Output every line of the data exactly as it appears.
Start of DATASET EXTRACT
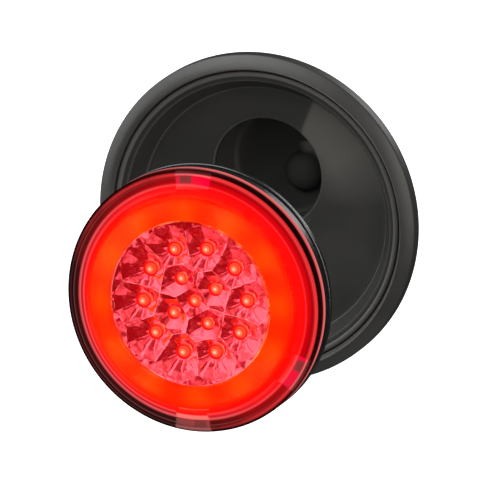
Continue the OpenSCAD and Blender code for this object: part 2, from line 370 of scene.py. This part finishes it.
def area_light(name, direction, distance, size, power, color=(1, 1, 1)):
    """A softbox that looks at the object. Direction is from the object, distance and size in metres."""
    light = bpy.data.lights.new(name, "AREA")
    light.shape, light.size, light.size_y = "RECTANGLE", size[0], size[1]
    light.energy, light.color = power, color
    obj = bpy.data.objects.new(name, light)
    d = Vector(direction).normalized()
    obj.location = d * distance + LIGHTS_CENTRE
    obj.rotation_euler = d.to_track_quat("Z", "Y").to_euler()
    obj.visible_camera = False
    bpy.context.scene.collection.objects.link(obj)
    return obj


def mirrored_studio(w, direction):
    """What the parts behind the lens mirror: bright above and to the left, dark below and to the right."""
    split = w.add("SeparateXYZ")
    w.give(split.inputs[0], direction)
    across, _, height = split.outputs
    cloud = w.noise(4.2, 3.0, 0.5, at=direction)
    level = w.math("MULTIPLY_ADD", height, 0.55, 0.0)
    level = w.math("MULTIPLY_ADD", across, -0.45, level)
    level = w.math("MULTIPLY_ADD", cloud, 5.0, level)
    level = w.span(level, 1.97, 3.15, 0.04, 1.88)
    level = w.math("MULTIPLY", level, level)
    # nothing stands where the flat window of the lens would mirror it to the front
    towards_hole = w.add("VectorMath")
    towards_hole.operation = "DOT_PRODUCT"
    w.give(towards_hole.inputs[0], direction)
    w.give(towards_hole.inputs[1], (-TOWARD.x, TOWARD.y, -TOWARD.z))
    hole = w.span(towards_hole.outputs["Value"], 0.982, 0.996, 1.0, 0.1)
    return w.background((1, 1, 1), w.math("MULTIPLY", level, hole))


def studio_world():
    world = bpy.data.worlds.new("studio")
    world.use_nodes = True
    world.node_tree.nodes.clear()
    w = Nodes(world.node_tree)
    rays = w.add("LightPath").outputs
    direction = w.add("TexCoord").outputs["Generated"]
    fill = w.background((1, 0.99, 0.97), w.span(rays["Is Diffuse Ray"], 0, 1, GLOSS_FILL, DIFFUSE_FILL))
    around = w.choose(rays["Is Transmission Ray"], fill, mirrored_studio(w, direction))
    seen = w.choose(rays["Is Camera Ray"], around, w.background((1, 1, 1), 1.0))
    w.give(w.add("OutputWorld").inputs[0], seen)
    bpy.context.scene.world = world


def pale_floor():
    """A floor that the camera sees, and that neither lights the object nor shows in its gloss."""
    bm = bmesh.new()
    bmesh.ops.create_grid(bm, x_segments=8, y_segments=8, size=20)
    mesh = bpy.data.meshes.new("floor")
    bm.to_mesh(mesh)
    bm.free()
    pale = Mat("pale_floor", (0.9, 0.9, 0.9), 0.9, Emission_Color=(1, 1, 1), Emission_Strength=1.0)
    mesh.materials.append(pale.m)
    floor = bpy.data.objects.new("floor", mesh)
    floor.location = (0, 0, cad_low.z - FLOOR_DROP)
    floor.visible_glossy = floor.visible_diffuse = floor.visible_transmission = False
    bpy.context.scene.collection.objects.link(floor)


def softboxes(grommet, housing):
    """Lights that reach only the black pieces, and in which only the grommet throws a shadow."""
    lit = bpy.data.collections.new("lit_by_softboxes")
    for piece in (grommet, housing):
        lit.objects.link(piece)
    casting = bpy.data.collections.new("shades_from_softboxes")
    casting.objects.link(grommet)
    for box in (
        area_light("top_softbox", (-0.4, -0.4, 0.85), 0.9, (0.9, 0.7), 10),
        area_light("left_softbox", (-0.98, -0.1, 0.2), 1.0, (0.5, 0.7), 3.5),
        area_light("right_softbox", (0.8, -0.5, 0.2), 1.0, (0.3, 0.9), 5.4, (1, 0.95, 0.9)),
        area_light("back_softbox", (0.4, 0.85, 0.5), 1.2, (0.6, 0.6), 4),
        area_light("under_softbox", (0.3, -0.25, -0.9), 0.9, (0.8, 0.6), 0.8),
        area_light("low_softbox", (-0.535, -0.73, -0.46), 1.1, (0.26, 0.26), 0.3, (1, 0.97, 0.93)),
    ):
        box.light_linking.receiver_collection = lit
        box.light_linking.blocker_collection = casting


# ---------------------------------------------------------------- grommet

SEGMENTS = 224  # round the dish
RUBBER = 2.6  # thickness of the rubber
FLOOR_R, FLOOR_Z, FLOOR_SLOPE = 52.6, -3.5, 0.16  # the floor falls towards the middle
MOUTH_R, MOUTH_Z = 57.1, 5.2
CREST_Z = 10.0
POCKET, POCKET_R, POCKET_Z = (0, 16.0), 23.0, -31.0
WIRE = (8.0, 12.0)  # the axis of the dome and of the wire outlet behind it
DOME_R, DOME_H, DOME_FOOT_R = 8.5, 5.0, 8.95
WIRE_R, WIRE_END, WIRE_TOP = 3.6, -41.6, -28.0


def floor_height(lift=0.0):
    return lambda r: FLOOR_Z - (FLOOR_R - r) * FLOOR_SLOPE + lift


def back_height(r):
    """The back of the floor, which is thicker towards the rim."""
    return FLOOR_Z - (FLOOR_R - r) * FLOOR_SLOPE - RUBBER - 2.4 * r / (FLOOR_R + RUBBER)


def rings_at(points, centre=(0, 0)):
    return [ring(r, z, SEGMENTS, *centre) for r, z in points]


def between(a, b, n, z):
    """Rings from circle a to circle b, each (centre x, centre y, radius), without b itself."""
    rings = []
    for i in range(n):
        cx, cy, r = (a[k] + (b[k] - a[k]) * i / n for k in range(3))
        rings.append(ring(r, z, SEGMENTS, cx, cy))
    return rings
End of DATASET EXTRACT
### TASK RESULT:
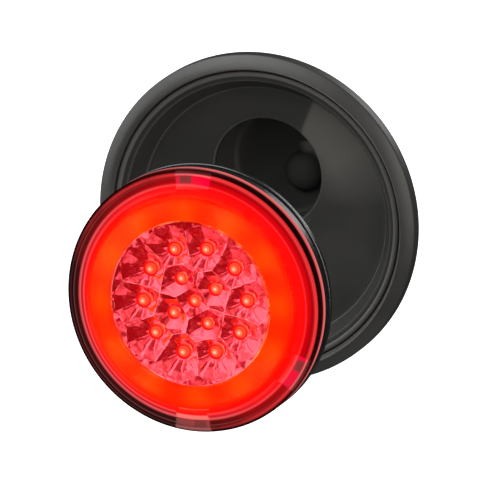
Continue the OpenSCAD and Blender code for this object: part 2, from line 370 of scene.py. This part finishes it.
def area_light(name, direction, distance, size, power, color=(1, 1, 1)):
    """A softbox that looks at the object. Direction is from the object, distance and size in metres."""
    light = bpy.data.lights.new(name, "AREA")
    light.shape, light.size, light.size_y = "RECTANGLE", size[0], size[1]
    light.energy, light.color = power, color
    obj = bpy.data.objects.new(name, light)
    d = Vector(direction).normalized()
    obj.location = d * distance + LIGHTS_CENTRE
    obj.rotation_euler = d.to_track_quat("Z", "Y").to_euler()
    obj.visible_camera = False
    bpy.context.scene.collection.objects.link(obj)
    return obj


def mirrored_studio(w, direction):
    """What the parts behind the lens mirror: bright above and to the left, dark below and to the right."""
    split = w.add("SeparateXYZ")
    w.give(split.inputs[0], direction)
    across, _, height = split.outputs
    cloud = w.noise(4.2, 3.0, 0.5, at=direction)
    level = w.math("MULTIPLY_ADD", height, 0.55, 0.0)
    level = w.math("MULTIPLY_ADD", across, -0.45, level)
    level = w.math("MULTIPLY_ADD", cloud, 5.0, level)
    level = w.span(level, 1.97, 3.15, 0.04, 1.88)
    level = w.math("MULTIPLY", level, level)
    # nothing stands where the flat window of the lens would mirror it to the front
    towards_hole = w.add("VectorMath")
    towards_hole.operation = "DOT_PRODUCT"
    w.give(towards_hole.inputs[0], direction)
    w.give(towards_hole.inputs[1], (-TOWARD.x, TOWARD.y, -TOWARD.z))
    hole = w.span(towards_hole.outputs["Value"], 0.982, 0.996, 1.0, 0.1)
    return w.background((1, 1, 1), w.math("MULTIPLY", level, hole))


def studio_world():
    world = bpy.data.worlds.new("studio")
    world.use_nodes = True
    world.node_tree.nodes.clear()
    w = Nodes(world.node_tree)
    rays = w.add("LightPath").outputs
    direction = w.add("TexCoord").outputs["Generated"]
    fill = w.background((1, 0.99, 0.97), w.span(rays["Is Diffuse Ray"], 0, 1, GLOSS_FILL, DIFFUSE_FILL))
    around = w.choose(rays["Is Transmission Ray"], fill, mirrored_studio(w, direction))
    seen = w.choose(rays["Is Camera Ray"], around, w.background((1, 1, 1), 1.0))
    w.give(w.add("OutputWorld").inputs[0], seen)
    bpy.context.scene.world = world


def pale_floor():
    """A floor that the camera sees, and that neither lights the object nor shows in its gloss."""
    bm = bmesh.new()
    bmesh.ops.create_grid(bm, x_segments=8, y_segments=8, size=20)
    mesh = bpy.data.meshes.new("floor")
    bm.to_mesh(mesh)
    bm.free()
    pale = Mat("pale_floor", (0.9, 0.9, 0.9), 0.9, Emission_Color=(1, 1, 1), Emission_Strength=1.0)
    mesh.materials.append(pale.m)
    floor = bpy.data.objects.new("floor", mesh)
    floor.location = (0, 0, cad_low.z - FLOOR_DROP)
    floor.visible_glossy = floor.visible_diffuse = floor.visible_transmission = False
    bpy.context.scene.collection.objects.link(floor)


def softboxes(grommet, housing):
    """Lights that reach only the black pieces, and in which only the grommet throws a shadow."""
    lit = bpy.data.collections.new("lit_by_softboxes")
    for piece in (grommet, housing):
        lit.objects.link(piece)
    casting = bpy.data.collections.new("shades_from_softboxes")
    casting.objects.link(grommet)
    for box in (
        area_light("top_softbox", (-0.4, -0.4, 0.85), 0.9, (0.9, 0.7), 10),
        area_light("left_softbox", (-0.98, -0.1, 0.2), 1.0, (0.5, 0.7), 3.5),
        area_light("right_softbox", (0.8, -0.5, 0.2), 1.0, (0.3, 0.9), 5.4, (1, 0.95, 0.9)),
        area_light("back_softbox", (0.4, 0.85, 0.5), 1.2, (0.6, 0.6), 4),
        area_light("under_softbox", (0.3, -0.25, -0.9), 0.9, (0.8, 0.6), 0.8),
        area_light("low_softbox", (-0.535, -0.73, -0.46), 1.1, (0.26, 0.26), 0.3, (1, 0.97, 0.93)),
    ):
        box.light_linking.receiver_collection = lit
        box.light_linking.blocker_collection = casting


# ---------------------------------------------------------------- grommet

SEGMENTS = 224  # round the dish
RUBBER = 2.6  # thickness of the rubber
FLOOR_R, FLOOR_Z, FLOOR_SLOPE = 52.6, -3.5, 0.16  # the floor falls towards the middle
MOUTH_R, MOUTH_Z = 57.1, 5.2
CREST_Z = 10.0
POCKET, POCKET_R, POCKET_Z = (0, 16.0), 23.0, -31.0
WIRE = (8.0, 12.0)  # the axis of the dome and of the wire outlet behind it
DOME_R, DOME_H, DOME_FOOT_R = 8.5, 5.0, 8.95
WIRE_R, WIRE_END, WIRE_TOP = 3.6, -41.6, -28.0


def floor_height(lift=0.0):
    return lambda r: FLOOR_Z - (FLOOR_R - r) * FLOOR_SLOPE + lift


def back_height(r):
    """The back of the floor, which is thicker towards the rim."""
    return FLOOR_Z - (FLOOR_R - r) * FLOOR_SLOPE - RUBBER - 2.4 * r / (FLOOR_R + RUBBER)


def rings_at(points, centre=(0, 0)):
    return [ring(r, z, SEGMENTS, *centre) for r, z in points]


def between(a, b, n, z):
    """Rings from circle a to circle b, each (centre x, centre y, radius), without b itself."""
    rings = []
    for i in range(n):
        cx, cy, r = (a[k] + (b[k] - a[k]) * i / n for k in range(3))
        rings.append(ring(r, z, SEGMENTS, cx, cy))
    return rings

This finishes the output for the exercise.